GOAL: In the records below, find the line with "Continue the three.js" and the line with "sleeves, pockets, webbing"; return exactly those lines and every line between them.

Records contained in a dataset
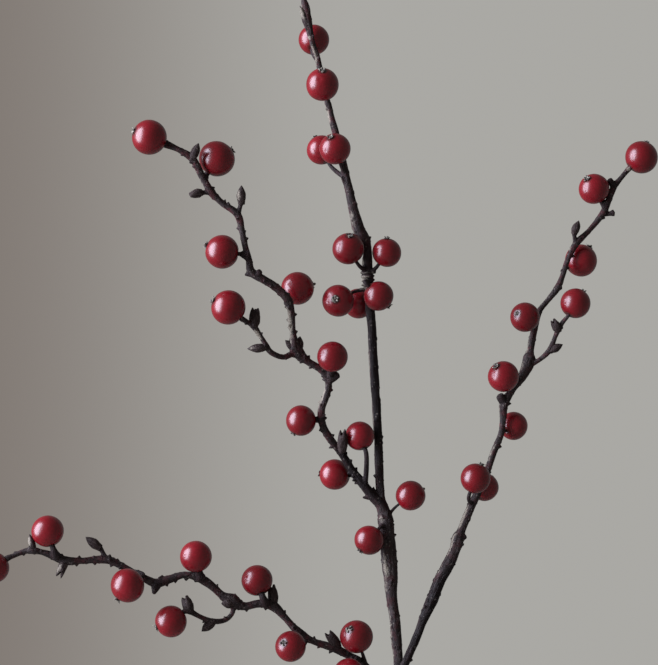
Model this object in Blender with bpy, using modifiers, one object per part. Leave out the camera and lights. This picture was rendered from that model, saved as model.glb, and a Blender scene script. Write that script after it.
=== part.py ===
"""Winterberry branches standing in a small round pottery vase.

Three cut branches cross in the vase's neck. Each branch is one grown piece with its side shoots,
buds and berry stalks, and every berry is a fruit of its own at the end of its stalk.

Blender 4.5, metres, +Z up. The vase's foot stands on z = 0 with its middle at the origin, and the
arrangement faces -Y. The lists below are in millimetres: x, y, z of a point, then a thickness.
"""

import math

import bmesh
import bpy
from mathutils import Vector

OBJECT_NAME = "winterberry_branches_in_vase"
MM = 0.001
WELD = 0.00001

# The vase's outline, as radius and height in millimetres. It runs up the inside, over the lip and
# down the outside. An arc has two ends with two corners between them that pull it.
FLOOR = [(0, 4.5), (26, 4.5)]
INNER_BELLY_ARC = ((26, 4.5), (34, 6.5), (44, 26), (44, 54))
INNER_SHOULDER_ARC = ((44, 54), (44, 95.5), (10.5, 100.5), (10.5, 137))
LIP = [
    (11.3, 144),
    (13, 148.8),
    (14.2, 150),
    (16.3, 150),
    (17.5, 148.8),
    (17.2, 146.5),
    (15.1, 143),
    (14.5, 137),
]
OUTER_SHOULDER_ARC = ((14.5, 137), (14.5, 100.5), (48, 97.5), (48, 54))
OUTER_BELLY_ARC = ((48, 54), (48, 24), (39, 6), (31, 1))
FOOT = [(30, 0), (0, 0)]
SHOULDER_POINTS = 7
BELLY_POINTS = 5
VASE_STEPS = 28

# Berries, in shares of the berry's radius
CALYX_TIP = 1.07
CALYX_EDGE = 1.05
CALYX_HALF_WIDTH = 0.12
DIMPLE_DEPTH = 0.10
DIMPLE_EDGE_DEPTH = 0.08
DIMPLE_HALF_WIDTH = 0.19
BERRY_ANGLES = (14, 42, 68, 94, 120, 146, 164)
BERRY_STEPS = 10

# Stalks and buds, in millimetres
STALK_AT_BRANCH = 1.7
STALK_AT_BERRY = 1.2
STALK_POINTS = 3
STALK_BEND = 2.5
STALK_STRAIGHT = 1.0
SEAT_GAP = 0.3
BUD_SIDES = 6
BUD_RINGS = 5
BUD_TAPER = 0.35
BRANCH_ROUNDNESS = 2
STALK_ROUNDNESS = 1

# The centre branch: its stem from the foot to the tip, and the crooked limb that forks from it
CENTRE_STEM = [
    (14, 15, 5.2, 3.2),
    (11.5, 12, 45, 3.1),
    (8, 8, 85, 3.0),
    (4.5, 4.8, 115, 2.9),
    (2, 3.6, 138, 2.9),
    (1, 3.5, 150, 2.9),
    (-0.5, 3.5, 166, 2.9),
    (-1, 3.5, 172.5, 3.1),
    (-1.5, 3, 179, 3.2),
    (-2.5, 3, 185.5, 3.2),
    (-3, 3, 192, 3.9),
    (-3.2, 3, 195.5, 4.9),
    (-3.5, 3, 198.5, 5.0),
    (-4, 3, 205, 5.0),
    (-4.5, 3, 211.5, 5.2),
    (-5.2, 3, 215, 3.9),
    (-6, 3, 218.5, 2.9),
    (-6.5, 3, 224.5, 2.6),
    (-7, 2.5, 237.5, 2.6),
    (-7.7, 2, 250.5, 2.7),
    (-8.5, 2, 263.5, 2.6),
    (-9, 1.5, 273, 2.6),
    (-9.5, 1.5, 279.5, 2.9),
    (-10, 1.5, 286, 3.2),
    (-10.5, 1, 292, 3.6),
    (-10.5, 1, 295.5, 3.2),
    (-10.5, 1, 299, 2.7),
    (-11.5, 1, 302, 3.9),
    (-13.3, 1, 305.5, 3.6),
    (-15, 0.5, 312, 2.9),
    (-16.5, 0.5, 318.5, 2.6),
    (-18.5, 0, 327.5, 2.3),
    (-21, -0.5, 337.5, 2.1),
    (-23.5, -1, 347, 1.9),
    (-26.5, -1, 360, 1.9),
    (-28.5, -1.5, 366.5, 2.1),
    (-29.7, -2, 373, 2.6),
    (-31, -2, 379.5, 1.9),
    (-32.2, -2.5, 388, 1.8),
    (-33, -2.5, 392.5, 2.3),
    (-33.5, -3, 401, 1.7),
    (-34.8, -3.5, 405, 2.1),
    (-35.5, -3.5, 412, 1.5),
]
CENTRE_LIMB = [
    (-5, 3, 213, 3.9),
    (-6.2, 2.5, 216.5, 3.6),
    (-9, 2, 219.5, 3.2),
    (-12, 1.5, 223.5, 3.1),
    (-15.5, 1, 228, 2.9),
    (-19, 0, 233.5, 2.9),
    (-22.5, -1, 238, 2.9),
    (-25, -2, 243, 2.9),
    (-25.3, -3, 247.5, 2.9),
    (-24, -4, 251.5, 2.7),
    (-23, -5, 256, 2.7),
    (-25, -6, 260, 2.9),
    (-29.5, -7, 263, 2.9),
    (-33.5, -8, 267, 4.2),
    (-34.3, -9, 271.5, 2.6),
    (-34.7, -10, 275.5, 2.5),
    (-35.7, -11.5, 282, 2.7),
    (-39, -12.5, 286, 2.5),
    (-43.5, -13.5, 289, 2.5),
    (-47.5, -14, 291.5, 3.2),
    (-48.3, -15, 295.5, 2.4),
    (-49.5, -16, 300, 2.2),
    (-50.5, -17, 305, 2.2),
    (-51.7, -18, 309.5, 2.8),
    (-56.5, -19, 313, 2.2),
    (-60, -20, 316.5, 2.8),
    (-62, -21, 320, 2.0),
    (-64.5, -23, 325, 1.9),
    (-66, -23.5, 327, 2.5),
    (-70, -24.5, 329.5, 1.7),
]
CENTRE_TWIG = [
    (-34, -8, 265.8, 1.8),
    (-37.5, -10, 264.5, 1.6),
    (-41.5, -12, 266.2, 1.6),
    (-42.7, -13, 268, 1.9),
    (-44.5, -14, 271, 1.6),
    (-46.8, -15.5, 274.3, 2.1),
    (-48.5, -16.7, 275.5, 1.6),
]

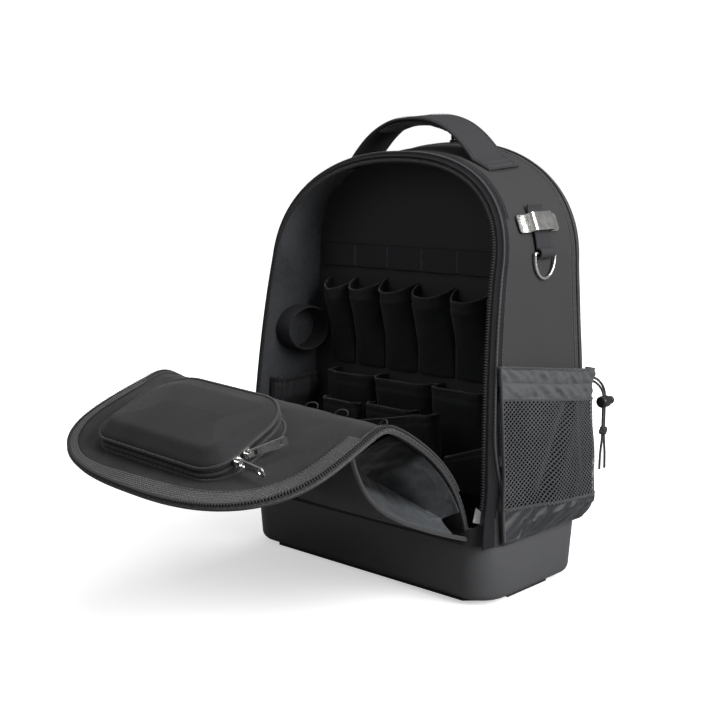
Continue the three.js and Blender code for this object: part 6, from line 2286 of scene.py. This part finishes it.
@dataclass
class Interior(SubAssembly):
    """Tool sleeves, pockets, webbing strip, loop, gathered pocket and label. Sizes in mm."""

    cloth: float = 1.5
    divider_y: float = 20.0
    strip_shares: tuple = ((BODY.up, 0.665), (BODY.up, 0.73), (BODY.across, 0.93))
    rows: tuple = (
        PocketRow("tool_sleeve_1", -0.86, -0.625, 0.37, 0.605, 25, 2.1),
        PocketRow("tool_sleeve_2", -0.61, -0.34, 0.37, 0.61, 28, 2.1),
        PocketRow("tool_sleeve_3", -0.325, -0.04, 0.37, 0.61, 29, 2.1),
        PocketRow("tool_sleeve_4", -0.025, 0.29, 0.37, 0.605, 29, 2.1),
        PocketRow("tool_sleeve_5", 0.305, 0.59, 0.37, 0.6, 27, 2.1),
        PocketRow("tool_sleeve_6", 0.605, 0.86, 0.37, 0.6, 25, 2.1),
        PocketRow("middle_pocket_1", -0.77, -0.34, 0.1, 0.35, 30, 5),
        PocketRow("middle_pocket_2", -0.32, 0.18, 0.1, 0.35, 30, 5),
        PocketRow("middle_pocket_3", 0.2, 0.66, 0.1, 0.35, 30, 5),
        PocketRow("low_pocket_1", -0.7, -0.37, 0.1, 0.275, 16.3, 6, 29.7),
        PocketRow("low_pocket_2", -0.28, 0.14, 0.1, 0.28, 18.2, 6, 27.8),
        PocketRow("large_pocket", -0.6, 0.42, 0.07, 0.21, 22, 6, 46.8, 0.2),
        PocketRow("side_pocket", 0.45, 1.0475, 0.07, 0.17, 24, 6, 31, 0.36),
    )

    def rim_line(self, row: PocketRow, u: float) -> float:
        """Rise of the pocket's mouth, which dips between its held ends."""
        if row.square < 3:
            held = 8.0 * abs(2 * u - 1) ** 1.8 - 3.0 * math.sin(math.pi * u)
            return held + 1.4 * ripple(u * 60, row.left * 300, 0, 9, 3.3)
        return 1.6 * ripple(u * 120, row.left * 300, 0, 22, 5.5)

    def pocket(self, row: PocketRow) -> bpy.types.Object:
        """Pocket whose front stands off what it is sewn to."""
        back_y = self.divider_y - row.rear

        def surface(u: float, v: float) -> list[float]:
            angle = math.pi * (1 - u)
            middle, half = (row.left + row.right) / 2, (row.right - row.left) / 2
            bend = math.copysign(abs(math.cos(angle)) ** (2 / row.square), math.cos(angle))
            x = BODY.across(middle + half * bend)
            swell = 0.12 + 0.88 * clamp(v * 1.15) ** (1.4 if row.square < 3 else 0.6)
            y = back_y - 0.6 - row.depth * swell * abs(math.sin(angle)) ** (2 / row.square)
            slant = row.tilt * (x - BODY.across(row.left))
            z = lerp(BODY.up(row.low), BODY.up(row.high) + slant, v)
            return [x, y, z + self.rim_line(row, u) * smooth((v - 0.6) / 0.4)]

        def relief(u: float, v: float) -> float:
            ease = smooth(min(u, 1 - u) * 9)
            wide = BODY.across(row.right - row.left)
            length = BODY.up(row.high) - BODY.up(row.low)
            folds = 1.9 * ripple(u * wide, row.left * 400, v * length * 0.4, 20, 2.9)
            folds += 0.8 * ripple(u * wide, row.left * 400, v * length * 0.7, 9, 6.6)
            return ease * folds * (0.4 + 0.6 * v) - 0.7 * bump(v, 0.91, 0.02)

        return Shell(surface, 56, 40, self.cloth, relief, rim=0.5).build(f"{row.name}_cloth", sharp=80)

    def mouth(self, row: PocketRow) -> bpy.types.Object:
        """Bound edge of the pocket's mouth."""
        path = []
        for k in range(1, 60):
            u = k / 60
            angle = math.pi * (1 - u)
            middle, half = (row.left + row.right) / 2, (row.right - row.left) / 2
            bend = math.copysign(abs(math.cos(angle)) ** (2 / row.square), math.cos(angle))
            x = BODY.across(middle + half * bend)
            stand = row.depth * abs(math.sin(angle)) ** (2 / row.square)
            y = self.divider_y - row.rear - 0.6 + self.cloth / 2 - stand
            z = BODY.up(row.high) + row.tilt * (x - BODY.across(row.left)) + self.rim_line(row, u)
            path.append([x, y, z])
        return tube(f"{row.name}_binding", path, 1.25, 6)

    def strip(self) -> bpy.types.Object:
        """Webbing strip that is tacked down at an even spacing."""
        low, high, half = (size(share) for size, share in self.strip_shares)

        def surface(u: float, v: float) -> list[float]:
            lift = 1.6 * abs(math.sin(math.pi * u * 6)) ** 0.7
            return [lerp(-half, half, u), self.divider_y - 2.1 - lift, lerp(low, high, v)]

        return Shell(surface, 150, 8, 1.8).build("strip_webbing")

    def tacks(self) -> bpy.types.Object:
        """Bar tacks that hold the strip."""
        low, high, half = (size(share) for size, share in self.strip_shares)
        lines = []
        for k in range(1, 6):
            x = lerp(-half, half, k / 6)
            path = [[x, self.divider_y - 2.3, lerp(low + 1.5, high - 1.5, i / 10)] for i in range(11)]
            lines.append((path, [Vector((0, -1, 0))] * 11))
        return PartRow.lay("strip_tacks", lines, SmallPart("tack_bar", 0.9, 3.4, 0.8), 1.1, THREAD)

    def loop(self) -> bpy.types.Object:
        """Ring of wide webbing on the left wall."""

        def surface(u: float, v: float) -> list[float]:
            angle = 2 * math.pi * u
            z = 241 + 31 * 0.82 * math.sin(angle)
            y = -16 + 31 * math.cos(angle)
            lean = 1.5 * math.sin(angle + 0.8) * v
            return [-(BODY.wall_half(z) - BODY.cloth - 0.7) + 22 * v, y + lean, z - 2.0 * v * math.cos(angle)]

        return Shell(surface, 90, 12, 2.2, wrap=True).build("wall_loop_webbing")

    def gathered(self) -> bpy.types.Object:
        """Pocket gathered by elastic on the left wall."""

        def surface(u: float, v: float) -> list[float]:
            angle = math.pi * u
            y = -19 - 35 * math.copysign(abs(math.cos(angle)) ** 0.5, math.cos(angle))
            z = 146 + 40 * v
            ruffle = (3.0 * math.cos(2 * math.pi * u * 9) * (0.3 + 0.7 * v)
                      + 2.6 * ripple(u * 90, v * 20, 0, 9, 4.0) * v)
            stand = 13 * (0.25 + 0.75 * smooth(v * 2)) * abs(math.sin(angle)) ** 0.5
            pinch = 2.2 * bump(v, 0.86, 0.05)
            ends = abs(math.sin(angle))
            x = -(BODY.wall_half(z) - BODY.cloth - 0.3) + max(stand - pinch, 1) + ruffle * ends
            return [x, y, z + 1.2 * math.cos(2 * math.pi * u * 11) * v * ends]

        return Shell(surface, 150, 24, self.cloth, rim=0.5).build("gathered_cloth", sharp=80)

    def label(self) -> bpy.types.Object:
        """Folded white label at the foot of the opening, left bare."""
        start = 149.5

        def front_inset_at(x: float, z: float) -> float:
            radius = BODY.front_corner(z)
            over = abs(x) - (BODY.wall_half(z) - radius)
            return 0.0 if over <= 0 else radius - math.sqrt(max(radius * radius - over * over, 0))

        def surface(u: float, v: float) -> list[float]:
            x = start + 14 * u
            notch = 3.2 * abs(2 * u - 1) - 1.6
            z = COVER.strip_top + 8 + 12 * v + notch * v
            return [x, BODY.front_y(z) + front_inset_at(x, z) * 0.5 + 0.6
                    + 2.5 * v - 1.2 * v * bump(u, 0.5, 0.2), z]

        return Shell(surface, 24, 16, 0.8).build("label_cloth_piece", sharp=80)

    def make(self) -> None:
        """Builds everything inside the opening."""
        for row in self.rows:
            self.keep(self.pocket(row), POCKET_CLOTH, "lining", row.name)
            self.keep(self.mouth(row), BINDING, "lining")
        self.keep(self.strip(), WEBBING, "webbing", "webbing_strip")
        self.keep(self.tacks(), None, "webbing")
        self.keep(self.loop(), WEBBING, "webbing", "wall_loop")
        self.keep(self.gathered(), LINING, "lining", "gathered_pocket")
        self.keep(self.label(), LABEL_CLOTH, "label", "white_label")


@dataclass
class Harness(SubAssembly):
    """Padded shoulder straps and their lower webbing on the hidden back. Sizes in mm."""

    top_x: float = 56.0
    low_x: float = 84.0
    foot_x: float = 98.0
    width: float = 62.0
    pad: float = 9.0
    strap: float = 25.0
    webbing: float = 2.0
    top: float = 390.0
    pad_low: float = 222.0
    low: float = 140.0
    stand: float = 34.0
    back_pad: float = 8.0

    def strap_pad(self, side: int) -> bpy.types.Object:
        """Padded strap with bound edges."""

        def surface(u: float, v: float) -> list[float]:
            z = lerp(self.top, self.pad_low, v)
            x = side * lerp(self.top_x, self.low_x, v)
            away = self.back_pad + 1.2 + self.stand * math.sin(math.pi * v) ** 2
            return [x + lerp(-0.5, 0.5, u) * self.width, BODY.back_y(z) + away + self.pad, z]

        def thick(u: float, v: float) -> float:
            return self.pad * (0.3 + 0.7 * smooth(min(u, 1 - u) * 7) * smooth(min(v, 1 - v) * 16 + 0.3))

        name = "right" if side > 0 else "left"
        return Shell(surface, 28, 90, thick).build(f"strap_padding_{name}")

    def strap_webbing(self, side: int) -> bpy.types.Object:
        """Webbing from the pad's end to the body's foot."""

        def surface(u: float, v: float) -> list[float]:
            z = lerp(self.pad_low - 0.3, self.low, v)
            x = side * lerp(self.low_x, self.foot_x, v)
            away = self.back_pad + 1.2 + self.webbing + (self.pad - self.webbing) / 2 * (1 - v)
            return [x + lerp(-0.5, 0.5, u) * self.strap, BODY.back_y(z) + away, z]

        name = "right" if side > 0 else "left"
        return Shell(surface, 12, 40, self.webbing).build(f"strap_band_{name}")

    def make(self) -> None:
        """Builds both straps."""
        for side, name in ((1, "right"), (-1, "left")):
            pad = self.keep(self.strap_pad(side), PAD_CLOTH, "foam", f"shoulder_strap_{name}")
            self.keep(self.strap_webbing(side), WEBBING, "webbing", f"strap_webbing_{name}")


@dataclass
class Studio:
    """Camera at the photograph's angle, soft studio light and a pale plain floor."""

    eye: tuple = (0.83652, -0.98607, 0.43028)
    target: tuple = (-0.04031, -0.04143, 0.22183)
    lens: float = 61.57
    key_place: tuple = (2.2, 0.1, 1.25)
    fill_place: tuple = (-0.6, -2.2, 1.5)
    top_place: tuple = (0.2, 0.1, 2.3)
    key: float = 74.0
    top: float = 17.0
    fill: float = 5.5
    world: float = 0.2
    floor_glow: float = 0.5

    def camera(self) -> None:
        """Adds the camera."""
        data = bpy.data.cameras.new("view")
        data.lens, data.sensor_width = self.lens, 36.0
        data.clip_start, data.clip_end = 0.02, 50
        camera = bpy.data.objects.new("view", data)
        bpy.context.scene.collection.objects.link(camera)
        camera.location = self.eye
        back = Vector(self.eye) - Vector(self.target)
        camera.rotation_euler = back.to_track_quat("Z", "Y").to_euler()
        bpy.context.scene.camera = camera

    def light(self, name: str, place: Sequence[float], aim: Sequence[float], size: float,
              power: float) -> None:
        """Adds one soft lamp."""
        data = bpy.data.lights.new(name, "AREA")
        data.shape, data.size, data.energy = "SQUARE", size, power
        lamp = bpy.data.objects.new(name, data)
        bpy.context.scene.collection.objects.link(lamp)
        lamp.location = place
        lamp.rotation_euler = (Vector(place) - Vector(aim)).to_track_quat("Z", "Y").to_euler()

    def floor(self) -> None:
        """Adds the floor."""
        mesh = bpy.data.meshes.new("floor")
        size, z = 14.0, -0.0006
        mesh.from_pydata([(-size, -size, z), (size, -size, z), (size, size, z), (-size, size, z)], [],
                         [(0, 1, 2, 3)])
        ground = new_object("floor", mesh)
        made = bpy.data.materials.new("pale_floor")
        made.use_nodes = True
        nodes = Nodes(made.node_tree)
        shader = made.node_tree.nodes["Principled BSDF"]
        seen = nodes.add("ShaderNodeLightPath").outputs["Is Camera Ray"]
        tone = nodes.add("ShaderNodeMix", {0: seen, 6: (0.3, 0.3, 0.3, 1), 7: (0.95, 0.95, 0.95, 1)},
                         data_type="RGBA")
        place = nodes.add("ShaderNodeTexCoord").outputs["Object"]
        away = nodes.add("ShaderNodeVectorMath", {0: place}, operation="LENGTH").outputs["Value"]
        far = nodes.add("ShaderNodeMapRange", {0: away, 1: 0.25, 2: 0.8, 3: self.floor_glow, 4: 1.0})
        glow = nodes.math("MULTIPLY", seen, far.outputs[0])
        made.node_tree.links.new(tone.outputs[2], shader.inputs["Base Color"])
        made.node_tree.links.new(glow, shader.inputs["Emission Strength"])
        shader.inputs["Roughness"].default_value = 0.9
        shader.inputs["Specular IOR Level"].default_value = 0.1
        shader.inputs["Emission Color"].default_value = (1, 1, 1, 1)
        mesh.materials.append(made)
        ground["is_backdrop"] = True

    def make(self) -> None:
        """Sets up camera, lights and floor."""
        self.camera()
        self.light("key", self.key_place, (0, 0, 0.25), 1.5, self.key)
        self.light("front", self.fill_place, (0, 0, 0.2), 1.6, self.fill)
        self.light("top", self.top_place, (0, 0, 0.2), 1.4, self.top)
        world = bpy.data.worlds.new("studio")
        world.use_nodes = True
        background = world.node_tree.nodes["Background"]
        background.inputs[0].default_value = (1, 1, 1, 1)
        nodes = Nodes(world.node_tree)
        seen = nodes.add("ShaderNodeLightPath").outputs["Is Camera Ray"]
        power = nodes.add("ShaderNodeMapRange", {0: seen, 1: 0.0, 2: 1.0, 3: self.world, 4: 1.0})
        world.node_tree.links.new(power.outputs[0], background.inputs[1])
        bpy.context.scene.world = world
        bpy.context.scene.view_settings.view_transform = "Standard"
        self.floor()


KEPT = {
    "foot_plate": FOOT_RUBBER, "case_zip_1_slider": STEEL, "case_zip_1_pull": STEEL,
    "case_zip_2_slider": STEEL,
    "case_zip_2_pull": STEEL, "rear_zip_slider": LOCK_PLASTIC, "rear_zip_pull": LOCK_PLASTIC,
}


def main() -> tuple[list[float], list[float]]:
    """Builds the scene.

    Returns:
        The lowest and highest corner of the CAD model.
    """
    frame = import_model()
    low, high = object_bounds()
    Studio().make()
    for part in (Drawcord(), Tub(), Body(), Cover(), Pouch(), Case(), Handle(), WallHardware(), NetPocket(),
                 Interior(), Harness()):
        part.make()
    for node, finish in KEPT.items():
        piece = frame["nodes"][node]
        for place in piece.material_slots:
            place.material = finish.material()
        LOG.info("%s keeps its solid", node)
    return list(low), list(high)


if __name__ == "__main__":
    logging.basicConfig(level=logging.INFO, format="%(message)s")
    CAD_BOX = main()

EXERCISE ANSWER:
Continue the three.js and Blender code for this object: part 6, from line 2286 of scene.py. This part finishes it.
@dataclass
class Interior(SubAssembly):
    """Tool sleeves, pockets, webbing strip, loop, gathered pocket and label. Sizes in mm."""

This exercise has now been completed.